_Instructions to follow_.
What follows is a listing; restate every line of it word for word.
-- START OF Data excerpt --
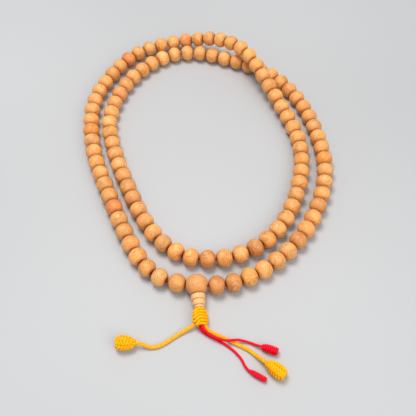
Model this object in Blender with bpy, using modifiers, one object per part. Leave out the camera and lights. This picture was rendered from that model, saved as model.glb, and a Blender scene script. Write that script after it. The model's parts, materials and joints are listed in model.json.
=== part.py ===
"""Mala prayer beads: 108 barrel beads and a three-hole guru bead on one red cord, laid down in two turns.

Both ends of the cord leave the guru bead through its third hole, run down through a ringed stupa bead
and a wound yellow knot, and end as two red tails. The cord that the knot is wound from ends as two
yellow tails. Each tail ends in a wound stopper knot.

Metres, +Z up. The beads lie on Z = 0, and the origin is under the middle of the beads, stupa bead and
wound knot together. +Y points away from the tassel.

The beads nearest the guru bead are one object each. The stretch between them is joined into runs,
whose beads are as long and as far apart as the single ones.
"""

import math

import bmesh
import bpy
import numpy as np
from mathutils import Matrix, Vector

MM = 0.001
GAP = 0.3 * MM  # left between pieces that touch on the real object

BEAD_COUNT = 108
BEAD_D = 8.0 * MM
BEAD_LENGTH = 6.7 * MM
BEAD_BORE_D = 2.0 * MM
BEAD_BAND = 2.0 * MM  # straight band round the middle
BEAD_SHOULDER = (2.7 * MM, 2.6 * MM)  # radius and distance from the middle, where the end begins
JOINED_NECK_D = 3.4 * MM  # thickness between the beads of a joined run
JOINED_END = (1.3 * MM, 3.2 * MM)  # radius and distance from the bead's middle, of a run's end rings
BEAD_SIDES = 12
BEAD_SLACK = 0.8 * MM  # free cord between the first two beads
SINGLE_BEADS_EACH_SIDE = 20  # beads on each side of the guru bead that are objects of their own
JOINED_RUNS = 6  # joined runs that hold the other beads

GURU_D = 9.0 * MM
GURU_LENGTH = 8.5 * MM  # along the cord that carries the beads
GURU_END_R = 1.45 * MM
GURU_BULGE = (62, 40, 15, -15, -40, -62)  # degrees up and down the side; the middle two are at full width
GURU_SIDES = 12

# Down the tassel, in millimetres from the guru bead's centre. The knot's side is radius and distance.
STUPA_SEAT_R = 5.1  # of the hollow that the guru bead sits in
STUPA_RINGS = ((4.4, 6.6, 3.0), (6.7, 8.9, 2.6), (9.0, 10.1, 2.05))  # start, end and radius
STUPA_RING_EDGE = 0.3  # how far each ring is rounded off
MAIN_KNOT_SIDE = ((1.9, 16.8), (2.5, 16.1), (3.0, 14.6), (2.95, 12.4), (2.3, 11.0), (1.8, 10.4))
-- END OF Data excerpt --
_Task result_.
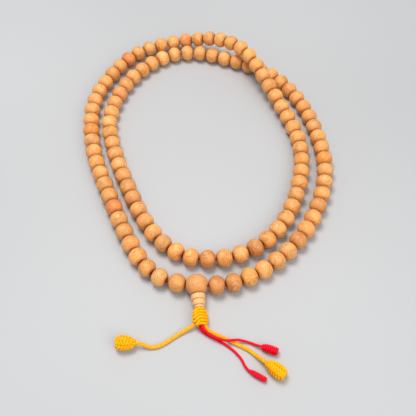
Model this object in Blender with bpy, using modifiers, one object per part. Leave out the camera and lights. This picture was rendered from that model, saved as model.glb, and a Blender scene script. Write that script after it. The model's parts, materials and joints are listed in model.json.
=== part.py ===
"""Mala prayer beads: 108 barrel beads and a three-hole guru bead on one red cord, laid down in two turns.

Both ends of the cord leave the guru bead through its third hole, run down through a ringed stupa bead
and a wound yellow knot, and end as two red tails. The cord that the knot is wound from ends as two
yellow tails. Each tail ends in a wound stopper knot.

Metres, +Z up. The beads lie on Z = 0, and the origin is under the middle of the beads, stupa bead and
wound knot together. +Y points away from the tassel.

The beads nearest the guru bead are one object each. The stretch between them is joined into runs,
whose beads are as long and as far apart as the single ones.
"""

import math

import bmesh
import bpy
import numpy as np
from mathutils import Matrix, Vector

MM = 0.001
GAP = 0.3 * MM  # left between pieces that touch on the real object

BEAD_COUNT = 108
BEAD_D = 8.0 * MM
BEAD_LENGTH = 6.7 * MM
BEAD_BORE_D = 2.0 * MM
BEAD_BAND = 2.0 * MM  # straight band round the middle
BEAD_SHOULDER = (2.7 * MM, 2.6 * MM)  # radius and distance from the middle, where the end begins
JOINED_NECK_D = 3.4 * MM  # thickness between the beads of a joined run
JOINED_END = (1.3 * MM, 3.2 * MM)  # radius and distance from the bead's middle, of a run's end rings
BEAD_SIDES = 12
BEAD_SLACK = 0.8 * MM  # free cord between the first two beads
SINGLE_BEADS_EACH_SIDE = 20  # beads on each side of the guru bead that are objects of their own
JOINED_RUNS = 6  # joined runs that hold the other beads

GURU_D = 9.0 * MM
GURU_LENGTH = 8.5 * MM  # along the cord that carries the beads
GURU_END_R = 1.45 * MM
GURU_BULGE = (62, 40, 15, -15, -40, -62)  # degrees up and down the side; the middle two are at full width
GURU_SIDES = 12

# Down the tassel, in millimetres from the guru bead's centre. The knot's side is radius and distance.
STUPA_SEAT_R = 5.1  # of the hollow that the guru bead sits in
STUPA_RINGS = ((4.4, 6.6, 3.0), (6.7, 8.9, 2.6), (9.0, 10.1, 2.05))  # start, end and radius
STUPA_RING_EDGE = 0.3  # how far each ring is rounded off
MAIN_KNOT_SIDE = ((1.9, 16.8), (2.5, 16.1), (3.0, 14.6), (2.95, 12.4), (2.3, 11.0), (1.8, 10.4))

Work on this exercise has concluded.